Affirma a Historia que d. Pedro lhe perguntou visivelmente emocionado: "E Francisco José Vieira ficará commigo, si porventura eu ficar ?" E o estadista respondeu sem detença - Não, senhor. A posição de ministro, em que me encontro, me priva dessa honra e dessa conveniencia".

Accrescenta um chronista da epocha esta nota elucidativa, que vale ouro: "o honrado Francisco José Vieira falleceu em Lisboa

pobrissimo".

E no entanto, José Bonifacio, que foi o seu successor no Ministerio, teve ensejo de lhe repetir insistentemente o convite para ficar no Brasil e continuar no Ministerio, prestando ao paiz e ao principe os serviços de que ambos necessitavam do seu saber, da sua experiencia e da sua lealdade. Mas o varão illustre entendeu sempre que a sua honra de homem e a sua qualidade de Portuguez, ao serviço do rei e das Côrtes, não lhe permittiam outra resolução que não fosse a de regressar a Portugal.

*

O "Fico" em minha obscura opinião, não tem, na historia da Independencia brasileira, a altissima significação que lhe ha sido attribuida, embora tenha na Historia do Brasil a importancia de uma data notavel, profundamente nacional.

Foi um incidente interessante sem dúvida, que as circunstancias tornaram célebre, mas que não é, em si mesmo, um factor directo da Independencia brasileira.

Com o "Fico" ou sem elle, com o principe regente ou contra elle, a Independencia se faria, a Independencia se fez.

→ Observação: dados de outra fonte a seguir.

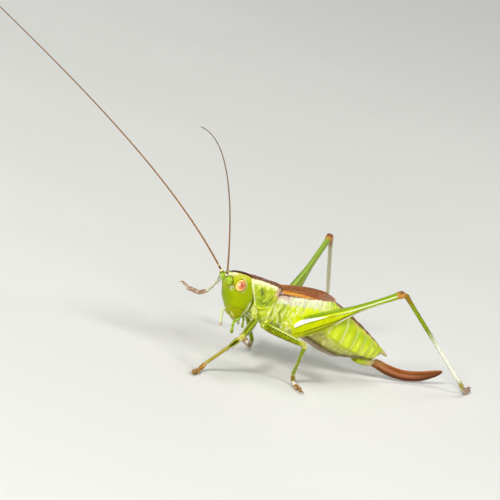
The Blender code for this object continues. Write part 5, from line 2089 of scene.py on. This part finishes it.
@dataclass
class Studio:
    """The floor, the soft lights and the camera."""

    azimuth: float = 56.1  # of the camera, from the front towards the insect's left
    elevation: float = 13.8
    roll: float = 16.5
    distance: float = 235.0
    aim: Place = (-2.01, -2.18, 8.74)
    view_width: float = 38.46  # at that distance
    floor_size: float = 2400.0
    floor_colour: str = "#d9d8d2"
    air_colour: str = "#e9edf2"
    air_strength: float = 0.26
    light_aim: float = 5.0  # height at which the lights look, over the insect's origin
    sensor: float = 36.0
    # (name, direction, distance, side, power); the glint lights only what shines
    lights: tuple[tuple[str, Place, float, float, float], ...] = (
        ("key", (0.5, -0.8, 0.62), 400.0, 70.0, 1.45), ("side", (0.714, 0.491, 0.6), 400.0, 110.0, 0.62),
        ("top", (-0.25, 0.2, 1.0), 520.0, 300.0, 1.05), ("glint", (0.5, -0.98, 0.3), 400.0, 90.0, 1.6),
    )

    def build(self) -> None:
        """Makes the floor, the light and the camera."""
        centre = ORIGIN * MM
        floor = started(bpy.ops.mesh.primitive_plane_add, size=self.floor_size * MM,
                        location=(centre.x, centre.y, 0))
        floor.name = "floor"
        floor.data.transform(floor.matrix_world)
        floor.matrix_world = Matrix.Identity(4)
        card = Finish("floor_card", self.floor_colour,
                      (Layer("#d3d2cc", "", 0.5, 60.0, (0.4, 0.6)),),
                      (Relief(CLOUD, 0.8, 0.01),), roughness=0.75, flesh=0.0, gloss="#ffffff")
        floor.data.materials.append(material(card))
        for name, way, distance, side, power in self.lights:
            direction = Vector(way).normalized()
            lamp = bpy.data.lights.new(name, "AREA")
            lamp.shape, lamp.size, lamp.energy = "SQUARE", side * MM, power
            obj = bpy.data.objects.new(name, lamp)
            bpy.context.scene.collection.objects.link(obj)
            obj.location = centre + (Vector((0, 0, self.light_aim)) + direction * distance) * MM
            obj.rotation_euler = direction.to_track_quat("Z", "Y").to_euler()
            obj.visible_diffuse = name != "glint"
        world = bpy.data.worlds.new("pale_air")
        world.use_nodes = True
        air = world.node_tree.nodes["Background"]
        air.inputs["Color"].default_value = linear(self.air_colour)
        air.inputs["Strength"].default_value = self.air_strength
        bpy.context.scene.world = world
        bpy.context.scene.view_settings.view_transform = "Standard"
        self.camera()

    def camera(self) -> None:
        """Sets the camera at its angle, turned with the insect."""
        a, e, roll = (radians(turn) for turn in (self.azimuth, self.elevation, self.roll))
        back = Vector((sin(a) * cos(e), -cos(a) * cos(e), sin(e)))
        level = Vector((cos(a), sin(a), 0))
        right = level * cos(roll) + back.cross(level) * sin(roll)
        up = back.cross(right)
        lens = bpy.data.cameras.new("camera")
        lens.sensor_width = self.sensor
        lens.lens = lens.sensor_width * self.distance / self.view_width
        lens.clip_start, lens.clip_end = 0.005, 10.0
        obj = bpy.data.objects.new("camera", lens)
        bpy.context.scene.collection.objects.link(obj)
        place = (ORIGIN + Vector(self.aim) + back * self.distance) * MM
        axes = Matrix((right, up, back)).transposed().to_4x4()
        obj.matrix_world = Matrix.Translation(place) @ axes
        bpy.context.scene.camera = obj


def save_sizes() -> None:
    """Brings the placements of the scene's objects up to date."""
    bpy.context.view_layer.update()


def main() -> None:
    """Builds the model and its studio."""
    logging.basicConfig(level=logging.INFO, format="%(message)s")
    Studio().build()
    Trunk().build()
    Head().build()
    for feeler in FEELERS:
        feeler.build()
    Palps().build()
    Shield().build()
    for side in SIDES:
        Tegmen(side).build()
    Tail().build()
    for leg in LEGS:
        leg.build()
    save_sizes()


if __name__ == "__main__":
    main()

Quando José Clemente, presidindo ao Senado da Camara, foi com este ao Paço Real, á presença do logar-tenente de el-rei d. João VI, apresentar o manifesto do povo do Rio de Janeiro, que lhe pedia a permanencia no Brasil, nem o juiz de fóra, que nesse momento desempenhava uma grande missão, nem 0 principé que o ouvia, desejavam a separação, muito menos a independencia do Brasil.